I am not privy to Chávez’s thoughts on the matter. But, having recently spent several years of my life re-translating What Is to Be Done? into English and recreating the historical context for Lenin’s book, I feel qualified to clear up some of the confusions and misconceptions that surround the book. In preparation for my study Lenin Rediscovered, I read every piece of writing mentioned by Lenin in What Is to Be Done? - and since Lenin was intensely polemical, I had a lot of ground to cover. I had to become well versed, not only in the intricacies of the infighting among the Russian revolutionaries, but also in the ways in which the Western European workers parties inspired Lenin and his comrades. I had to get a sense of the exact political conjuncture in Russia in the few months in late 1901 and early 1902 during which Lenin hastily penned his treatise.
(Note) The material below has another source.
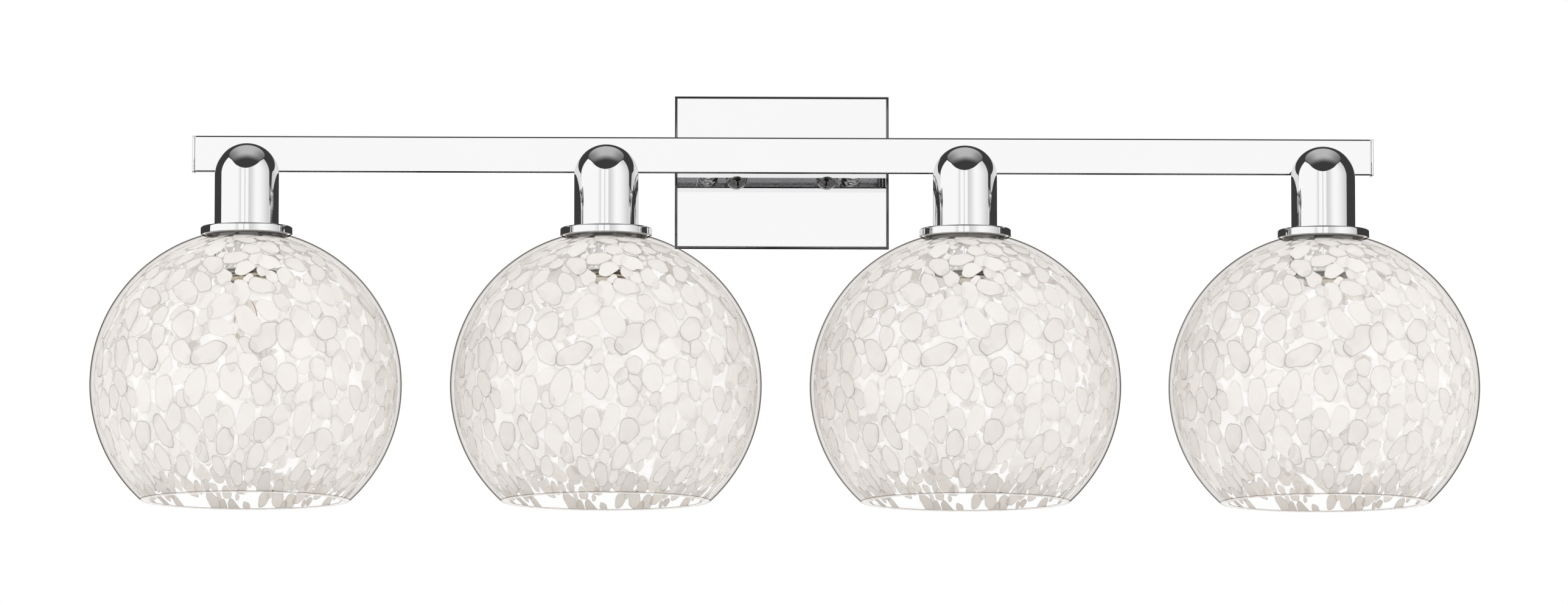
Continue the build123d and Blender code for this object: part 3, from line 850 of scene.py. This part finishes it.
def build_tube(number):
    """Tubular glass: a neck, a shoulder, and a rounded end with a nub."""
    node = f"bulb_glass_{number}"
    low, high, span = size_of(node)
    axis = light_axis(number)
    radius, neck, wall = span.x / 2, 11.8 * MM, 0.9 * MM
    bottom, neck_end, shoulder = low.z - axis.z, NECK_END * MM, SHOULDER * MM
    sides = [(neck, high.z - axis.z), (neck, neck_end)]
    for k in range(1, 17):
        t = k / 16
        ease = t * t * (3 - 2 * t)
        sides.append((neck + (radius - neck) * ease, neck_end + (shoulder - neck_end) * t))
    end_centre = bottom + radius + 1.0 * MM
    dome = arc(end_centre, radius, math.pi / 2, math.pi - 0.16, 30)
    nub = [
        (1.7 * MM, dome[-1][1] - 0.6 * MM), (1.5 * MM, bottom + 1.0 * MM),
        (0.9 * MM, bottom + 0.2 * MM), (0, bottom),
    ]
    inner = [(r - wall, z) for r, z in sides]
    inner += arc(end_centre, radius - wall, math.pi / 2, math.pi, 30)
    outline = sides + dome + nub + inner[::-1]
    piece = lathe(f"bulb_tube_{number}", outline, axis, BULB_CLEAR, closed=False, steps=96)
    place(piece, f"bulb_{number}", node)


def build_stem(number):
    """Glass stem, flared where it meets the bulb's neck, with a thin rod down to the anchors."""
    stem = round_corners([
        (3.0, STEM_TOP, 0), (4.6, STEM_TOP, 0.4), (4.6, STEM_END + 8, 2),
        (3.0, STEM_END + 3, 1), (2.2, STEM_END, 1.0), (1.0, STEM_END - 1, 0.4),
        (1.0, ANCHORS, 0.6), (0, ANCHORS - 1, 0), (0, STEM_END + 2, 0), (1.4, STEM_END + 6, 0),
    ])
    piece = lathe(f"bulb_stem_{number}", stem, light_axis(number), BULB_CLEAR, steps=48)
    place(piece, f"bulb_{number}", f"bulb_mount_{number}")


def build_leads(number):
    """Two lead wires that spread and end in hooks, and two anchor wires in the stem's end."""
    axis = light_axis(number)
    wires = []

    def add_wire(word, side, points, radius):
        """A wire through (x, z) points in mm from the globe's top, mirrored by side."""
        path = [axis + Vector((side * x, 0, z)) * MM for x, z in points]
        wires.append(wire(f"{word}_{number}_{side}", path, radius * MM, COPPER))

    lead_start, inset = STEM_END + 8, 1.2
    lead, hook = [], []
    for k in range(19):
        t = k / 18
        bend = 1 - (1 - t) ** 2.2
        lead.append((
            inset + (LEAD_SPREAD - inset) * bend, lead_start + (LEADS_END - lead_start) * t ** 1.25
        ))
    for k in range(13):
        angle = math.pi * 1.4 * k / 12
        hook.append((
            LEAD_SPREAD - HOOK_R + HOOK_R * math.cos(angle), LEADS_END - HOOK_R * math.sin(angle)
        ))
    for side in (-1, 1):
        add_wire("lead", side, lead, 0.32)
        add_wire("hook", side, hook, 0.28)
    for side in (-1, 1):
        add_wire("anchor", side, [(0.6, ANCHORS + 0.4), (1.6, ANCHORS - 0.6), (2.2, ANCHORS + 0.2)], 0.2)
    place(
        joined(f"bulb_leads_{number}", wires), f"bulb_{number}", f"bulb_mount_{number}"
    )


def build_filament(number):
    """Coiled filament from one lead down to the anchors and up to the other lead."""
    axis = light_axis(number)
    turns, per_turn, coil_r = 52, 8, 0.32 * MM
    total = turns * per_turn
    forward = Vector((0, 1, 0))
    coil = []
    for side in (1, -1):
        begin = axis + Vector((side * (LEAD_SPREAD - HOOK_R), 0, LEADS_END)) * MM
        finish = axis + Vector((side * 1.9, 0, ANCHORS)) * MM
        across = (finish - begin).normalized().cross(forward).normalized()
        stretch = []
        for k in range(total + 1):
            angle = 2 * math.pi * turns * k / total
            ring = across * math.cos(angle) + forward * math.sin(angle)
            stretch.append(begin.lerp(finish, k / total) + ring * coil_r)
        coil += stretch if side == 1 else stretch[::-1]
    filament = wire(f"bulb_filament_{number}", coil, 0.14 * MM, GOLD_WIRE, resolution=1)
    place(filament, f"bulb_{number}", f"bulb_mount_{number}")


# ---------------------------------------------------------------- hidden CAD pieces
def dress_cad():
    """Finishes for the hidden CAD nodes, which stay as they are in shape."""
    finishes = {
        "crossbar": ZINC, "ground_screw": BRASS, "mounting_studs": ZINC, "stud_nuts": ZINC,
        "hollow_nipples": ZINC, "nipple_nuts": ZINC, "socket_contacts": BRASS,
        "socket_brackets": ZINC, "bracket_screws": ZINC, "lead_wires": JACKET,
        "wire_nuts": CONNECTOR, "knob_washer_left": NYLON, "knob_washer_right": NYLON,
    }
    for number in LIGHTS:
        finishes[f"socket_body_{number}"] = PHENOLIC
        finishes[f"shade_gaskets_{number}"] = RUBBER
    for node, finish in finishes.items():
        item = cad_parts[node]
        if not item.material_slots:
            item.data.materials.append(finish)
        for one in item.material_slots:
            one.material = finish


# ---------------------------------------------------------------- studio
SOFT_LIGHT = 1.28  # how bright the studio's soft light is beside its white background
PANEL_LIGHT = 1.205  # how bright the panels are that gloss sees
DARKEST = 0.045  # the least that gloss sees, before that


def build_world():
    """White studio. Gloss sees tall soft panels all round in front, with dark above and below
    them, a grey ceiling overhead and a pale patch straight behind."""
    world = bpy.data.worlds.new("studio")
    scene.world = world
    world.use_nodes = True
    n = Nodes(world.node_tree)
    x, y, z = n.add(
        "ShaderNodeSeparateXYZ", {0: n.add("ShaderNodeTexCoord").outputs["Generated"]}
    ).outputs
    # degrees round from straight ahead of the fixture, to its right, and degrees up
    around = n.math("DIVIDE", n.math("ARCTAN2", x, n.times(y, -1.0)), math.radians(1))
    up = n.math("DIVIDE", n.math("ARCSINE", z), math.radians(1))
    wide = n.absolute(around)

    side = n.times(n.step(around, 88.0, 91.0, 1.0, 0.0), n.step(around, -104.0, -101.0))
    # soft dips and one thin dark line between the panels ahead, then a slow fall to the right
    fall = n.math(
        "SUBTRACT", n.step(around, 6.0, 8.5, 1.0, 0.70), n.step(around, 40.0, 100.0, 0.0, 0.40)
    )
    fall = n.math("ADD", fall, n.step(around, 10.0, 38.0, 0.0, 0.30))
    dip = n.times(n.step(around, -32.0, -20.0), n.step(around, -20.0, -18.0, 0.24, 0.0))
    thin = n.step(n.absolute(n.math("ADD", around, 5.2)), 0.4, 1.1, 0.35, 1.0)
    gap = n.times(n.math("SUBTRACT", fall, dip), thin)
    # the panels' top edge is lower straight ahead
    notch = n.step(n.absolute(n.math("ADD", around, 4.0)), 0.0, 75.0, 20.0, 0.0)
    edge = n.math("SUBTRACT", n.step(wide, 30.0, 90.0, 40.0, 45.0), notch)
    over = n.math("SUBTRACT", up, edge)
    top, bottom = n.step(over, -0.8, 0.8, 1.0, 0.0), n.step(up, -17.0, -11.0)
    panels = n.times(side, gap, top, bottom)
    # the ceiling is black near its front edge and grey overhead, and darker to the sides
    overhead = n.times(
        n.step(y, -0.62, -0.10, 0.04, 0.50), n.step(n.absolute(x), 0.15, 0.70, 1.0, 0.33)
    )
    ceiling = n.times(overhead, n.step(up, 14.0, 28.0), n.step(over, 0.5, 4.0))
    behind = n.times(n.step(wide, 168.0, 173.0), n.step(n.absolute(up), 11.0, 17.0, 1.0, 0.0))
    rest = n.math("MAXIMUM", n.math("MAXIMUM", ceiling, behind), DARKEST)
    gloss = n.times(n.math("MAXIMUM", panels, rest), PANEL_LIGHT)

    ray = n.add("ShaderNodeLightPath")
    level = n.math("SUBTRACT", SOFT_LIGHT, n.times(ray.outputs["Is Camera Ray"], SOFT_LIGHT - 1.0))
    seen = n.add("ShaderNodeBackground", {"Color": (1, 1, 1, 1), "Strength": level})
    mirrored = n.add("ShaderNodeBackground", {"Color": (1, 1, 1, 1), "Strength": gloss})
    mixed = n.blend(ray.outputs["Is Glossy Ray"], seen, mirrored)
    n.add("ShaderNodeOutputWorld", {"Surface": mixed})


def build_floor():
    """Pale ground, small and low enough to leave views from below clear."""
    half, level = 2.0, -2.0
    mesh = bpy.data.meshes.new("studio_floor")
    mesh.from_pydata(
        [(-half, -half, level), (half, -half, level), (half, half, level), (-half, half, level)],
        [], [(0, 1, 2, 3)],
    )
    made, n = material("pale_floor")
    fine = n.noise(plain_position(n), 60.0, 3.0).outputs[0]
    surface(n, n.add("ShaderNodeBsdfPrincipled", {
        "Base Color": n.mix(fine, (0.86, 0.86, 0.86, 1), (0.89, 0.89, 0.89, 1)), "Roughness": 0.7,
    }))
    floor = add_object("studio_floor", mesh, made)
    floor.visible_glossy = False


def aimed(name, data, where, way):
    """A light or camera at a place, looking one way."""
    holder = bpy.data.objects.new(name, data)
    holder.location = where
    holder.rotation_euler = way.to_track_quat("-Z", "Y").to_euler()
    scene.collection.objects.link(holder)
    return holder


def build_lights():
    """Two soft area lights in front, for the shading on the flecks."""
    target = Vector((0, light_axis(1).y, -0.15))
    for name, where, power in (
        ("soft_left", Vector((-1.6, -2.6, 1.0)), 3.0), ("soft_right", Vector((1.9, -2.4, 0.5)), 2.0),
    ):
        lamp = bpy.data.lights.new(name, "AREA")
        lamp.energy = power
        lamp.size = 1.6
        holder = aimed(name, lamp, where, target - where)
        holder.visible_glossy = holder.visible_camera = holder.visible_transmission = False


def build_camera():
    """Long lens, a little below the fixture and looking up at it."""
    distance, elevation, azimuth = 6.5, math.radians(6.2), math.radians(-1.5)
    frame_width = 1.0234  # what the picture's width shows at the globes
    target = Vector((-0.0011, light_axis(1).y, -0.0972))
    camera = bpy.data.cameras.new("camera")
    camera.sensor_width = 36.0
    camera.lens = camera.sensor_width * distance / frame_width
    camera.clip_end = 50.0
    back = Vector((
        math.sin(azimuth) * math.cos(elevation), -math.cos(azimuth) * math.cos(elevation),
        -math.sin(elevation),
    ))
    scene.camera = aimed("camera", camera, target + back * distance, -back)


# ---------------------------------------------------------------- build everything
scene.view_settings.view_transform = "Standard"
scene.view_settings.look = "None"
scene.cycles.max_bounces = 32
scene.cycles.diffuse_bounces = 16
scene.cycles.glossy_bounces = 12
scene.cycles.transparent_max_bounces = 32
build_camera()
build_world()
build_floor()
build_lights()
build_backplate()
build_bar()
build_standoffs()
for word in ("left", "right"):
    build_knob(word)
for number in LIGHTS:
    build_cover(number)
    build_arm(number)
    build_disc(number)
    build_ring(number)
    build_globe(number)
    build_lamp_base(number)
    build_lamp_tip(number)
    build_tube(number)
    build_stem(number)
    build_leads(number)
    build_filament(number)
build_flecks()
dress_cad()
A blueprint for Soviet tyranny? On the contrary, What Is to Be Done? represents a heritage that had to be rejected before Soviet tyranny could be established. An expression of elitist ‘worry about workers’? On the contrary, Lenin goes way overboard in his sanguine optimism about the workers’ revolutionary fervor. Lenin’s organizational suggestions are all about reconciling the contradictory imperatives of avoiding arrest in the underground while simultaneously creating extensive roots in the Russian worker community. As for topicality - well, we shall see.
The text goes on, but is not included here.